Gdy tylko kraj zaczął przestawiać się na nowe gospodarcze tory, zauważono, że reklama to rzeczywiście dźwignia handlu. Ruszyła karuzela producencka ze spotami radiowymi i telewizyjnymi, coraz częściej na ulicach – również mniejszych miast – zaczęły się pojawiać billboardy, jak grzyby po deszczu powstawały agencje.
W ogromnej części przechwytywaliśmy gotowe wzorce z Zachodu, ale najmocniej dały się zapamiętać kreacje czysto polskie, np. telewizyjne spoty promujące środek na insekty Prusakolep czy proszek Pollena 2000 ze słynnym hasłem „Ojciec, prać!”, zaczerpniętym z „Potopu”.
– Także kampanie outdoorowe od początku staraliśmy się robić dopasowane do polskiego klienta. Tak było nawet w przypadku tej pierwszej, czyli wprowadzaniu na polski rynek IBM. Wtedy pojawiły się billboardy z logiem tego potentata, a w Warszawie w najbardziej prestiżowych lokalizacjach zawisły chorągiewki w charakterystycznym dla tej firmy niebieskim kolorze – wspomina Lech Kaczoń, prezes Izby Gospodarczej Reklamy Zewnętrznej w Polsce.
Przez pierwszą dekadę rynek reklamy rósł w zawrotnym tempie. Po pięciu latach funkcjonowało już kilkaset agencji reklamowych, z czego około dwieście to były firmy niewielkie i średnie. W 1995 roku na reklamę w telewizji, prasie kolorowej i dziennikach codziennych oraz radiu wydano u nas blisko 500 milionów dolarów. Międzynarodowa firma Amer Nielsen Research oceniała, że w 1996 roku telewizja miała ok. 56 proc. rynku, gazety codzienne 14,6 proc. udziałów, radio 7,7 proc., outdoor 6 proc., a reklama w kinach tylko 0,2 proc.
– Po denominacji złotówki i pewnej stabilizacji całej gospodarki zaczął się też zmieniać rynek reklamy. Po pierwsze do Polski wkroczyły nowe koncerny międzynarodowe, a wraz z nimi agencje reklamowe i domy mediowe. Po drugie, zaczęła się konsolidacja wcześniej bardzo rozdrobnionej branży – opowiada Kaczoń.

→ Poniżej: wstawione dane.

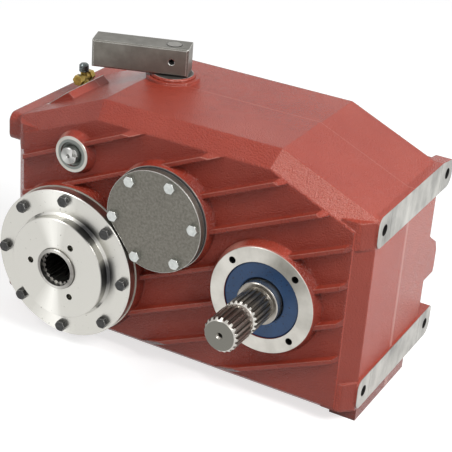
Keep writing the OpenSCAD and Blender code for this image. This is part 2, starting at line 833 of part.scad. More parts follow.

Wkrótce potem trend dynamicznego rozwoju został gwałtownie zatrzymany – wraz z kryzysem gospodarczym lat 2001–2002, kiedy to po rekordowym roku 2000 wydatki reklamowe zaczęły się kurczyć. Na szczęście odbicie nastąpiło dość szybko, bo już w 2003 roku i przez kilka lat reklamowy tort rósł znowu, praktycznie we wszystkich kanałach sprzedaży.
Reklamowa hossa skończyła się, gdy świat pogrążył się w kryzysie 2008. Ale jednocześnie pojawił się nowy segment, wymagający innego podejścia, lecz również dający nową szansę na rozwój: internet.
– To nie był żaden konkretny moment ani rok, kiedy rynek zauważył, że internet jest równie ważnym medium dla reklamy co media tradycyjne – zaznacza Włodzimierz Schmidt, prezes zarządu Związku Pracodawców Branży Internetowej IAB Polska. – Ale dziś taka świadomość już jest i to wyraźnie widać. Nie tylko po większych budżetach na reklamę w internecie – a proszę zauważyć, że to ona w ostatnim czasie jako jedyna nieustannie rośnie – ale także po tym, że marki i przedsiębiorcy zaczynają ten rynek coraz lepiej rozumieć. Wiedzą i doceniają choćby to, że kreacje internetowe pozwalają na interakcję, kontakt z odbiorcą i reagowanie na jego potrzeby – tłumaczy Schmidt.
Jak wynika z danych domu mediowego Starlink, w Polsce reklama internetowa to już przeszło jedna trzecia całego rynku.
– Choć ten model długo był takim młodszym bratem reklamy outdoorowej, telewizyjnej czy prasowej, to bardzo szybko dogonił starsze rodzeństwo, stając się powodem rewolucji w branży – podsumowuje ekspert.
Ostatnia odsłona tej wirtualnej rewolucji to innowacyjna i wymyślona w pełni przez Polaków kampania stworzona dla Coca-Coli. Polega na tym, że koncern wyłapuje zdjęcia użytkowników Facebooka i Instagrama z tym napojem i wchodzi z nimi w interakcję.
Daleko zaszliśmy od spotu straszącego karaluchami.